ARB_TERNARY_BACKEND=tilelang correctly raises when TileLang is unavailable.
python -m arbitor.smoke --device cuda --ctx 4 --batch 1 --max-moe-iters 1 --no-vq --no-graph --backward
- cold compile run: forward 34.320s, backward/update 50.808s
- cached run: forward 0.560s, backward/update 1.379s
- CUDA peak: 1652.45 MB
- zero trainable float params and zero float buffers.

Operational Notes

Use this to force TileLang on a machine where it is installed:

ARB_TERNARY_BACKEND=tilelang python -m arbitor.smoke --device cuda --ctx 4 --batch 1 --max-moe-iters 1 --backward

Use this for stable production fallback:

ARB_TERNARY_BACKEND=auto python -m arbitor.train --ctx 128 --batch 1 --accum 4 --max-moe-iters 1

Use this to isolate Triton regressions:

ARB_TERNARY_BACKEND=triton python -m pytest -q testing/test_tscale.py -k cuda_triton

Remaining Work

Run the same smoke on the machine where TileLang is actually installed and compare auto vs tilelang vs triton.
If TileLang is consistently faster for the production shapes, add a prewarm_tilelang.py helper that walks the known M,N,K,group_size shapes before training.
The next speed target remains fused sparse MoE dispatch for large-token batches.

TileLang NaN Hotfix

The first TileLang integration still allowed fp16 activation output and fp16 dequantized scale materialization. That can overflow for valid int8 log-scale values and poison training with NaN losses.

Fixes applied:

TileLang forward output tensor is now float32, matching the stable Triton activation path.
TileLang grad-x output tensor is now float32.
The TileLang fp16 dequant operand clamps the exponent to the fp16-safe range [-14, 15] before casting into the fp16 GEMM tile. Persistent E remains int8 and is not clamped in storage.
ARB_TILELANG_CHECK_FINITE=1 is enabled by default. If TileLang produces non-finite activations in auto mode, the module disables TileLang and falls back to Triton/PyTorch instead of training on NaNs.
ARB_TERNARY_BACKEND=tilelang still raises hard on non-finite TileLang output so debugging does not silently hide a broken kernel.

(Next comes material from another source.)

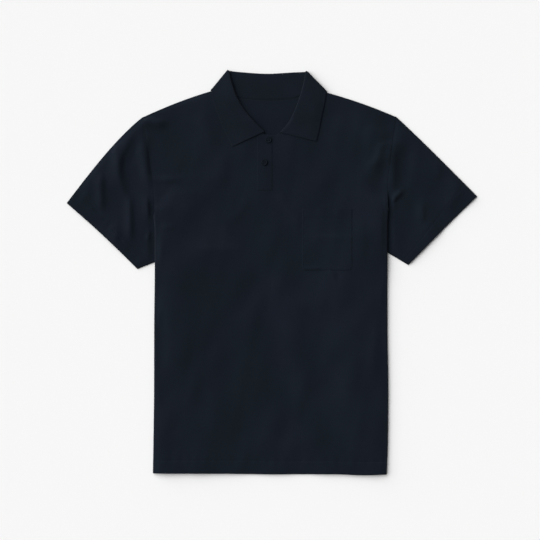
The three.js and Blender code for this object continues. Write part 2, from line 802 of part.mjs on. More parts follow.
addPiece("back_panel", clothWall(backGrid, cloth.wall), finishes.jersey);
addPiece("front_panel", clothWall(frontGrid, cloth.wall), finishes.jersey);
addPiece("sleeve_left", sleeveTube(sides.left, sleeves.left), finishes.jersey);
addPiece("sleeve_right", sleeveTube(sides.right, sleeves.right), finishes.jersey);
addPiece("placket_top", placketStrip(layer, 0), finishes.jersey);
addPiece("placket_under", placketStrip(-layer, 1), finishes.jersey);
addPiece("pocket", chestPocket(), finishes.jersey);
addPiece("collar", collarBand(), finishes.rib);
for (const place of buttons.places) addPiece(place.name, makeButton(place), finishes.button);

export default model;
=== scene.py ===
# Short-sleeved polo shirt laid flat on its back, both sides of the body folded under.
# Sizes are in millimetres until a mesh is made. Left and right are the wearer's, and left is at +X.
import math

import bpy
import numpy as np
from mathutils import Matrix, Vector


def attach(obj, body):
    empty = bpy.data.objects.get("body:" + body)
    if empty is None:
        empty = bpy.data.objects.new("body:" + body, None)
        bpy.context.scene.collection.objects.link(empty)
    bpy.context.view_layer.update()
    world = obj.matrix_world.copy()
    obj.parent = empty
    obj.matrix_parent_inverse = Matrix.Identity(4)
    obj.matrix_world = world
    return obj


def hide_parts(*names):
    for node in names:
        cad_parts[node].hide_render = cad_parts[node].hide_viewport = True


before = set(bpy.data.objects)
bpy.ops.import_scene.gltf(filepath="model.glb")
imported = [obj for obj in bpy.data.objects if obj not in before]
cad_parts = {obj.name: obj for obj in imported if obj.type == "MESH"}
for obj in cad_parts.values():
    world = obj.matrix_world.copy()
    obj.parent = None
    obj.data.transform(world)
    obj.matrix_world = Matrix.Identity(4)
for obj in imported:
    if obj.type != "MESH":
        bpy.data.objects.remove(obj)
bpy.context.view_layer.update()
print("frame loaded with", len(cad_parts), "nodes")

mm = 0.001

cloth = {
    "wall": 1.1,  # jersey
    "collarWall": 1.4,
    "onFront": 0.36,  # what is sewn on the front
    "pressed": 0.12,
    "pressedWidth": 2,
    "gap": 0.3,
    "air": 1.0,  # between front and back, away from the seams
    "slack": 0.4,  # more of it where the front turns round the back
}
layer = cloth["wall"] + cloth["gap"]
floorMid = cloth["wall"] / 2

body = {
    "middleX": -10, "firstNeck": 4 / 18, "lastNeck": 14 / 18,
    # The hem's edge, from the wearer's right to the left
    "hem": [(0, -371.2), (0.3, -371.8), (0.5, -373), (0.78, -372.8), (0.9, -374.5), (1, -373.4)],
}

sides = {
    "left": {
        "sign": 1,
        "neckPoint": (69.6, 340.4),
        "shoulderPoint": (229.7, 287.7),
        "shoulderRise": 4,
        "underarmY": 63.8,
        "hemY": -373.4,
        "visibleEdge": [(-372, 212.1), (-310, 214.3), (-220, 215.1), (-97, 213.4), (125, 213.6)],
        "armhole": [
            (63.8, 262), (74, 240), (89.7, 225), (107, 217), (124.9, 213.6), (161.9, 213.9), (226.6, 220.4),
            (287.7, 229.7),
        ],
        "crossingY": 124.9,
        "tuck": 46,
        "sleeveLeavesY": 36,
        "cuffTip": (379.5, 141),
        "cuffInner": (252.2, 13.9),
        "topBulge": 1.2,
        "cuffHollow": 0.8,
    },
    "right": {
        "sign": -1,
        "neckPoint": (90, 341.5),
        "shoulderPoint": (238.4, 287.1),
        "shoulderRise": 3.7,
        "underarmY": 43.5,
        "hemY": -371.2,
        "visibleEdge": [
            (-372, 219.9), (-310, 218.9), (-220, 217.8), (-97, 217.5), (20, 216.2), (112, 216.2),
        ],
        "armhole": [
            (43.5, 281), (54, 256), (70, 235), (90, 222), (111.9, 216.4), (161.9, 219), (226.6, 228.2),
            (287.1, 238.4),
        ],
        "crossingY": 111.9,
        "tuck": 63,
        "sleeveLeavesY": 19,
        "cuffTip": (379.5, 128.4),
        "cuffInner": (248.6, 6.5),
        "topBulge": 6.5,
        "cuffHollow": 2,
    },
}

# Neck edges from the wearer's right neck point to the left one
neckEdges = {
    "front": [
        (-90, 341.5), (-83, 318), (-69, 291), (-43, 265.5), (1, 254), (34, 265), (54, 291), (63.5, 317),
        (69.6, 340.4),
    ],
    "back": [(-90, 341.5), (-77, 329), (-58, 322), (-11, 318), (37, 321), (56, 328.5), (69.6, 340.4)],
}


def mix(a, b, t):
    return a + (b - a) * t


def smooth(start, end, at):
    t = np.clip((at - start) / (end - start), 0, 1)
    return t * t * (3 - 2 * t)


def bump(at, width):
    return np.exp(-((at / width) ** 2))


# A curve x(y) through the rows of a table that never overshoots them
def curveOfRows(rows):
    ys, xs = np.array(rows, float).T
    slope = np.diff(xs) / np.diff(ys)
    before, after = slope[:-1], slope[1:]
    total = np.where(before + after == 0, 1, before + after)
    inner = np.where(before * after > 0, 2 * before * after / total, 0)
    tangent = np.concatenate([slope[:1], inner, slope[-1:]])

    def at(y):
        y = np.clip(y, ys[0], ys[-1])
        i = np.clip(np.searchsorted(ys, y, side="right") - 1, 0, len(ys) - 2)
        span = ys[i + 1] - ys[i]
        t = (y - ys[i]) / span
        rise = xs[i + 1] - xs[i]
        start, end = tangent[i] * span, tangent[i + 1] * span
        return xs[i] + t * start + t * t * (3 * rise - 2 * start - end) + t ** 3 * (start + end - 2 * rise)

    return at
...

Additional verification in this environment, where TileLang itself is not installed:

python -m compileall -q arbitor/kernel/ternary_scale.py arbitor training
python -m pytest -q testing/test_tscale.py -k "cuda_triton_correctness_update_E or cuda_triton_tscale_path or cuda_triton_correctness_ternary_step"
- 3 passed, 24 deselected
Minimal CUDA training smoke:
- finite loss: 10.875505447387695
- no leftover ternary update hooks after _ternary_update_memory()

TileLang Training Gate

Follow-up debug found that the remaining loss spikes/NaNs are caused by the TileLang fp16 compute path itself, not by persistent ternary state becoming float.

Small reproducer:

Persistent state stayed T_packed uint8 and E int8.
A PyTorch TileLang-like fp16 path over packed ternary state showed the issue:
- very negative E values are numerically floored by the fp16/clamped dequant path, making tiny weights much larger than the true ternary scale,
- E >= 15 can produce huge logits through fp16 tile operands,
- those logits can push training loss up or non-finite even though the stored model remains ternary.

Production fix:

TileLang is no longer used for grad-enabled training by default.
ARB_TERNARY_BACKEND=auto uses TileLang only outside training, then falls back to Triton for training.
ARB_TERNARY_BACKEND=tilelang now raises during training unless explicitly enabled.
ARB_TILELANG_TRAINING=1 exists only for isolated debugging on the TileLang machine.
_ternary_update_memory() now refuses to update ternary state after a NaN/Inf loss.
arbitor.train and training/pretrain.py abort before backward if loss is non-finite.

Additional verification:

python -m pytest -q testing/test_tscale.py -k "small_ternary_training_loss_finite or ternary_update_rejects_nonfinite_loss or cuda_triton_correctness_update_E or cuda_triton_tscale_path or cuda_triton_correctness_ternary_step"
- 5 passed, 24 deselected
python -m arbitor.smoke --device cuda --ctx 4 --batch 1 --no-moe --no-vq --no-graph --backward
- finite loss: 16.085211
- backward/update: 0.147s
- zero trainable float params and zero float buffers

Until the TileLang kernel has a bf16/fp32 dequant/GEMM path or an integer-scale matmul path, it should be treated as inference/prewarm acceleration, not a training backend.